Most people—even those who have traveled rough—would consider this an extremely difficult journey. The pair had long hauls over tough terrain on camels, donkeys, horses, or on foot. They slept in a tent, and endured extremes of heat and cold. They ate quantities of tsamba (parched barley meal which could be mixed with tea and rancid butter), and they often drank brackish water, plain or in their tea, the salt fighting it out with the sugar. They bathed out of a frying pan. And they dealt with a slew of agents from the various groups trying to control the area—nationalist, Soviet, rebel—who demanded papers they didn’t possess.
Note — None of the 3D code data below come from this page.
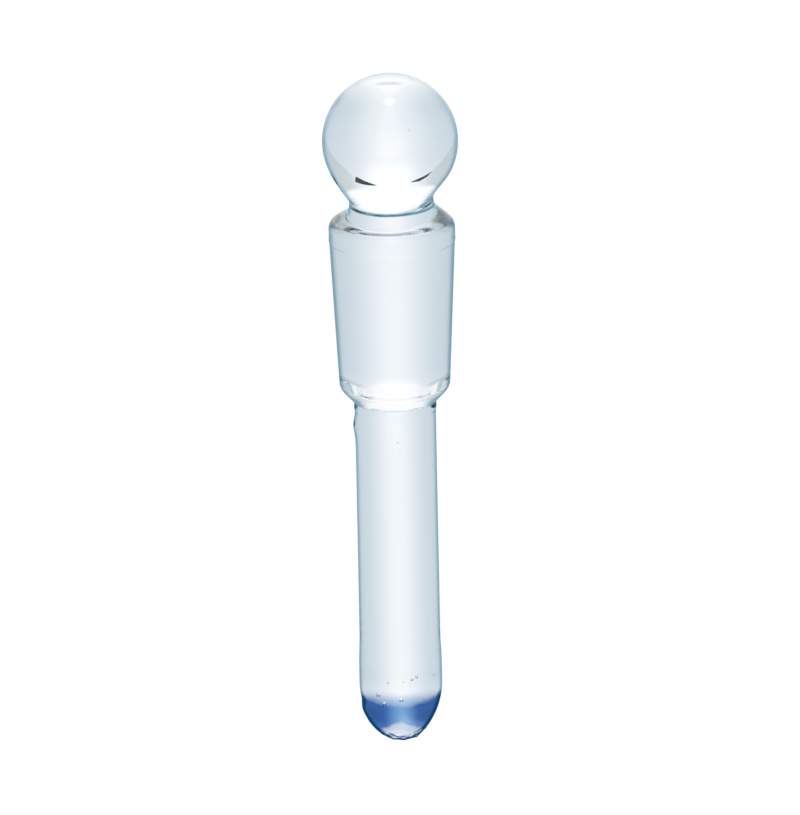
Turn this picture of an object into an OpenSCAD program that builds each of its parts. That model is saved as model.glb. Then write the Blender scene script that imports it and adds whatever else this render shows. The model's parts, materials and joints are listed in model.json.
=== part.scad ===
// Laboratory glass stopper: a solid ball handle, a ground 24/29 joint and a long
// glass finger that ends in blue glass. It is one fused piece of solid glass.
// The outline is drawn as [radius, height], with the tip at height 0 and the ball
// on top. The finished stopper is then laid on its side, as it rests on a bench:
// the ball and the end of the finger touch the surface, and the joint is clear.

/* [Ball handle] */
// Diameter of the ball
ball_d = 26; // [18:0.1:40]
// Slope of the ball's drawn tail above the neck, measured from the axis, in degrees
tail_slope = 36; // [30:1:42]

/* [Neck] */
// Diameter of the neck at its waist
neck_d = 16.1; // [8:0.1:20]
// Height of the waist over the top of the shoulder
neck_l = 2.45; // [1.2:0.05:10]
// Hollow radius of the waist
neck_round = 1.8; // [0.8:0.1:4]
// Slope at which the neck widens down to the shoulder, measured from the axis, in degrees
neck_flare = 14; // [2:1:25]
// Hollow radius from the neck onto the shoulder
neck_foot = 1.6; // [0.3:0.1:3]

/* [Shoulder] */
// How far the shoulder stands proud of the ground joint
shoulder_proud = 0.1; // [0.05:0.05:0.6]
// Height of the shoulder's side over the ground joint
shoulder_l = 3.65; // [1.5:0.05:12]
// Slope of the shoulder's top, measured from flat, in degrees
shoulder_slope = 30; // [5:1:45]
// Rounding of the shoulder's edge
shoulder_round = 1.9; // [0.5:0.1:3]

/* [Ground joint] */
// Diameter at the large end of the ground joint
joint_d = 24; // [19:0.1:40]
// Length of the ground joint
joint_l = 29; // [15:0.5:50]
// Length over which the joint's diameter shrinks by 1 mm
joint_taper = 10; // [7:0.5:20]

/* [Foot of the joint] */
// Slope of the foot, measured from the axis, in degrees
foot_slope = 43; // [25:1:70]
// Rounding between the joint and its foot
foot_round = 3; // [0.2:0.1:4]
// How far the bead at the root of the finger stands proud of it
bead_proud = 0.25; // [0.05:0.05:0.6]
// Height of the bead
bead_l = 1.8; // [1.4:0.1:4]

/* [Finger] */
// Diameter of the finger
finger_d = 15.5; // [12.5:0.1:20.5]
// Straight length of the finger
finger_l = 45.3; // [10:0.1:150]
// How far the worked end stands proud of the finger
end_proud = 0.2; // [0:0.05:0.6]
// Length over which the finger widens to its worked end
swell_l = 4.6; // [1:0.1:15]
// Straight length of the worked end
end_l = 4.2; // [1:0.1:15]

/* [Tip] */
// Length of the rounded tip
tip_l = 11.8; // [9.5:0.1:20]
// Radius of the tip's nose
nose_round = 5.9; // [3:0.1:7.5]
// Length of blue glass at the tip
blue_l = 7.7; // [4:0.1:11]

/* [Hidden] */
$fn = 180;
// Largest turn between two neighbouring points of a round stretch, in degrees
arc_step = 3;
// How far the tail's outline runs on inside the ball
ball_bury = 0.02;
// Largest share of a straight stretch that the rounding at one end of it takes
round_share = 0.45;

ball_r = ball_d / 2;
neck_r = neck_d / 2;
joint_r = joint_d / 2;
shoulder_r = joint_r + shoulder_proud;
finger_r = finger_d / 2;
bead_r = finger_r + bead_proud;
end_r = finger_r + end_proud;
joint_small_r = joint_r - joint_l / (2 * joint_taper);

// Tip: the nose and the side are two arcs that run smoothly into each other
side_round = (end_r * end_r + tip_l * tip_l - 2 * tip_l * nose_round) / (2 * (end_r - nose_round));
side_centre = [end_r - side_round, tip_l];
nose_centre = [0, nose_round];
nose_turn = atan2(tip_l - nose_round, side_round - end_r);
blue_turn = asin((tip_l - blue_l) / side_round);

// Heights along the axis, each stacked on the one before
swell_h = tip_l + end_l;
finger_h = swell_h + swell_l;
bead_h = finger_h + finger_l;
foot_h = bead_h + bead_l;
joint_h = foot_h + (joint_small_r - finger_r) / tan(foot_slope);
shoulder_h = joint_h + joint_l;
side_h = shoulder_h + shoulder_l;

// Neck: its hollow waist runs out into a flare below and into the ball's tail above
waist_centre_r = neck_r + neck_round;
flare_r = waist_centre_r - neck_round * cos(neck_flare);
crest_r = flare_r + (neck_l - neck_round * sin(neck_flare)) * tan(neck_flare);
crest_h = side_h + (shoulder_r - crest_r) * tan(shoulder_slope);
waist_h = crest_h + neck_l;

// Ball: its tail is a cone that touches both the ball and the hollow of the waist
tail_r = ball_r - ball_bury;
ball_h = waist_h + (tail_r + neck_round - waist_centre_r * cos(tail_slope)) / sin(tail_slope);

// Corners of the outline round the shoulder, each on the way from the one before
step_low = [joint_r, shoulder_h];
step_high = [shoulder_r, shoulder_h + shoulder_proud];
side_top = [shoulder_r, side_h];
crest = [crest_r, crest_h];
flare_top = [flare_r, waist_h - neck_round * sin(neck_flare)];

// Rounding between the foot and the joint, limited by the length of the slope
joint_slope = atan(1 / (2 * joint_taper));
foot_bend = tan((foot_slope - joint_slope) / 2);
foot_l = (joint_small_r - finger_r) / sin(foot_slope);
foot_edge = min(foot_round, foot_l / foot_bend);
foot_centre = [joint_small_r, joint_h]
    + foot_edge * foot_bend * [sin(joint_slope), cos(joint_slope)]
    - foot_edge * [cos(joint_slope), -sin(joint_slope)];

// Bead: a shallow arc that stands proud of the finger
bead_round = (bead_l * bead_l / 4 + bead_proud * bead_proud) / (2 * bead_proud);
bead_centre = [bead_r - bead_round, bead_h + bead_l / 2];
bead_turn = asin(bead_l / 2 / bead_round);

// Tilt at which one flat surface touches the side of the tip and a rounded spot
function rest_on(centre, radius) =
    let (reach = centre - side_centre)
    atan2(reach[0], reach[1]) - asin((side_round - radius) / norm(reach));

// Rest: on the tip, and on the ball or the shoulder, whichever reaches lower
rest_tilt = max(rest_on([0, ball_h], ball_r), rest_on(step_high, 0));
rest_lift = side_round + side_centre[0] * cos(rest_tilt) - side_centre[1] * sin(rest_tilt);
rest_mid = ((ball_h + nose_round) * cos(rest_tilt) + ball_r - nose_round) / 2;

// Points of a round stretch. Directions are in degrees: 0 is outwards, 90 is up.
function arc(centre, radius, start, end) =
    let (steps = ceil(abs(end - start) / arc_step))
    [for (i = [0 : steps])
        let (turn = start + (end - start) * i / steps)
        centre + radius * [cos(turn), sin(turn)]];

// Round stretch in place of corner b between the straight stretches a-b and b-c
function rounded(a, b, c, radius) =
    let (come = (b - a) / norm(b - a), go = (c - b) / norm(c - b))
    let (turn = atan2(come[0] * go[1] - come[1] * go[0], come * go))
    let (bend = tan(abs(turn) / 2))
    let (r = min(radius, round_share * min(norm(b - a), norm(c - b)) / bend))
    let (inwards = sign(turn) * [-come[1], come[0]])
    let (start = atan2(-inwards[1], -inwards[0]))
    arc(b - r * bend * come + r * inwards, r, start, start + turn);

function tip_outline() = concat(
    arc(nose_centre, nose_round, -90, -nose_turn),
    arc(side_centre, side_round, -nose_turn, -blue_turn),
    [[0, blue_l]]);

function stem_outline() = concat(
    [[0, blue_l]],
    arc(side_centre, side_round, -blue_turn, 0),
    [[end_r, swell_h], [finger_r, finger_h]],
    arc(bead_centre, bead_round, -bead_turn, bead_turn),
    arc(foot_centre, foot_edge, -foot_slope, -joint_slope),
    [step_low, step_high],
    rounded(step_high, side_top, crest, shoulder_round),
    rounded(side_top, crest, flare_top, neck_foot),
    arc([waist_centre_r, waist_h], neck_round, 180 + neck_flare, 180 - tail_slope),
    [[tail_r * cos(tail_slope), ball_h - tail_r * sin(tail_slope)], [0, ball_h]]);

// Blue glass at the end of the finger
module blue_tip() {
    color("royalblue", 0.6)
        rotate_extrude()
            polygon(tip_outline());
}

// Clear glass from the finger up to the ball's tail
module stem() {
    color("lightsteelblue", 0.4)
        rotate_extrude()
            polygon(stem_outline());
}

// Solid ball that the hand takes
module ball() {
    color("lightsteelblue", 0.4)
        translate([0, 0, ball_h])
            sphere(r = ball_r);
}

// The whole stopper lying on its side, with its tip towards -Y
module stopper() {
    translate([0, -rest_mid, rest_lift])
        rotate([rest_tilt - 90, 0, 0])
            union() {
                blue_tip();
                stem();
                ball();
            }
}

stopper();
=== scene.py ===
"""Glass stopper: a solid ball handle, a ground joint and a long glass finger with a blue tip.

The outline is drawn as (radius, height) with the tip at height 0, in metres. A lathe made
of geometry nodes turns it about its axis, and the finished glass is laid down on the
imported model's own axis, where it rests on the ball and the end of the finger.
"""

import json
from math import asin, atan, atan2, ceil, cos, degrees, hypot, radians, sin, tan

import bmesh
import bpy
from bpy.props import FloatProperty, FloatVectorProperty, IntProperty, PointerProperty
from mathutils import Matrix, Vector


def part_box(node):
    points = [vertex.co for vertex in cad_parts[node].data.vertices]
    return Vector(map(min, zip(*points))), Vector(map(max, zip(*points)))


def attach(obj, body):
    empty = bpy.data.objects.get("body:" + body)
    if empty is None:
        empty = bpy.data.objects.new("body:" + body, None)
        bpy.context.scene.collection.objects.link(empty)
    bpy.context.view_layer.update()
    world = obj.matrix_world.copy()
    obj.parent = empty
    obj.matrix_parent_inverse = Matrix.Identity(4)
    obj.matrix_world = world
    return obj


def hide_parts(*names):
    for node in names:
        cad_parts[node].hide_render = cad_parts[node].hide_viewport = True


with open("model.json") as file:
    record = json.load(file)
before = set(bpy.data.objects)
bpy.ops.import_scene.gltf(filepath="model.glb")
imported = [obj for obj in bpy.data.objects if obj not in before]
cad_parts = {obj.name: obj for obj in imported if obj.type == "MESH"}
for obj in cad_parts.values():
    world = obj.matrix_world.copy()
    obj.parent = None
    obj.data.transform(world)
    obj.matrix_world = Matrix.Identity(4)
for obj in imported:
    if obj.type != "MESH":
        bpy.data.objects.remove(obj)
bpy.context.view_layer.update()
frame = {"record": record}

bl_info = {
    "name": "Glass stopper",
    "version": (1, 0, 0),
    "blender": (4, 5, 0),
    "location": "3D View > Sidebar > Stopper",
    "description": "Turns a solid glass stopper with a ground joint and a blue tip",
    "category": "Object",
}

NODE = "stopper"
LOW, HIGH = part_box(NODE)
BALL_R = (HIGH.z - LOW.z) / 2
BALL_CENTRE = Vector(((LOW.x + HIGH.x) / 2, HIGH.y - BALL_R, HIGH.z - BALL_R))
JOINT_MOUNT = next(m for m in frame["record"]["mounts"] if m["name"] == "ground_joint")
AXIS = -Vector(JOINT_MOUNT["axis"]).normalized()
TILT = atan2(AXIS.z, AXIS.y)

# The camera's height over the stopper's side
CAMERA_HIGH = radians(16.8)
# How far the camera is from the stopper
CAMERA_AWAY = 6.0
# How far the stopper leans in the camera's picture
CAMERA_LEAN = radians(1.15)
# How tall the camera's picture is, at the stopper
PICTURE_HEIGHT = 0.1553
# How far left of the picture's middle the ball is, and how far over it
BALL_LEFT = 0.0019
BALL_UP = 0.0508

# How far the middle of the dark room turns from straight overhead towards the ball
DARK_TURN = radians(-20)
# Half the dark room's width, and the width of its soft edge
DARK_HALF = radians(22)
DARK_EDGE = radians(14)

# How far from the ball the dark cards are, under the stopper
CARD_AWAY = 0.15
# Corners of each dark card, as (turn, rise) in degrees from the ball
CARDS = {
    "dark_card_right": [(7.8, 7.5), (15.3, 7.2), (21.8, 5.9), (23.8, 10.6), (17.9, 9.4)],
    "dark_card_left": [(-11.5, 7.5), (-17.0, 6.9), (-27.5, 5.8), (-23.5, 8.5), (-18.0, 9.2)],
}

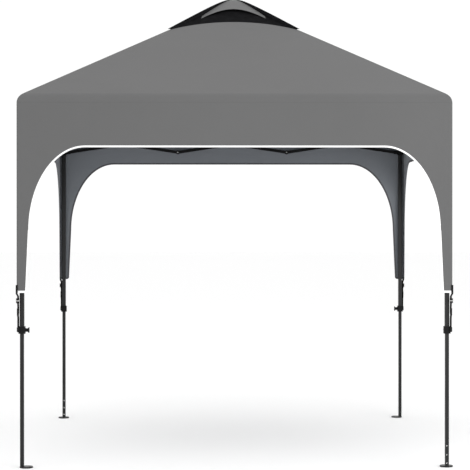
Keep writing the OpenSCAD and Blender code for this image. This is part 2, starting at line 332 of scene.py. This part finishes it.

But Fleming didn’t see this as a hard life, and anyone seeking insight into the makeup of the true traveler will find it in News from Tartary. “There are, I know, many people to whom our existence would not have appealed,” writes Fleming with characteristic understatement; “but actually it was a very good existence. We were down to brass tacks. We were engaged on an enterprise in which we were both passionately anxious to achieve success and in which we were both convinced that success was, by any standards, worth achieving.” Against this “translunary background” of high purpose, he says, they were “content to lead sublunary, not to say, bestial lives. We were not so very far above the animals. Our days, like theirs, were ruled by the elemental things—the sun, the wind, the frost. Like them, we lay on the earth to sleep. Like them, we were interested above all else in food.”

The enjoyment Fleming found in the journey, an enjoyment shared by his Swiss colleague, Kini, could not be plainer and seems to me to more than equal the second purpose of their trip which was, as the book’s title suggests, to bring back news from the remote region. And though he feels that “politics are tiresome things at the best of times,” the news they brought back was political, and toward the end of the book, Fleming sums up the complex situation in the region which of course played a role in the journey throughout.

News from Tartary is very much a straightforward account, enlivened by the author’s vivid description of landscape and climate, his pointed often humorous observations about people he meets, and his comments—also often humorous—about his own activities. There is not an interior journey: we learn little about Fleming or Kini’s emotional lives, they are merely travel companions, not involved in some passionate affair, and they get along remarkably well. All the same, the book feels personal—Fleming is so direct and his prose, though beautifully crafted, so conversational, we feel that he is talking to us.

In many ways the quality of a travel book comes down to the traveler, and Fleming is a wonderful guide and companion: intelligent, witty, open to experience, honest about that experience, and modest. Early on, he says that one thing he and Kini share is “an abhorrence of the false values placed—whether by its exponents or by the world at large—on what can most conveniently be referred to by its trade-name of Adventure. From an aesthetic rather than from an ethical point of view, we were repelled by the modern tendency to exaggerate, romanticize, and at last cheapen out of recognition the ends of the earth and the deeds done in their vicinity.” This lack of self-aggrandizement is one of the great pleasures of Fleming’s book.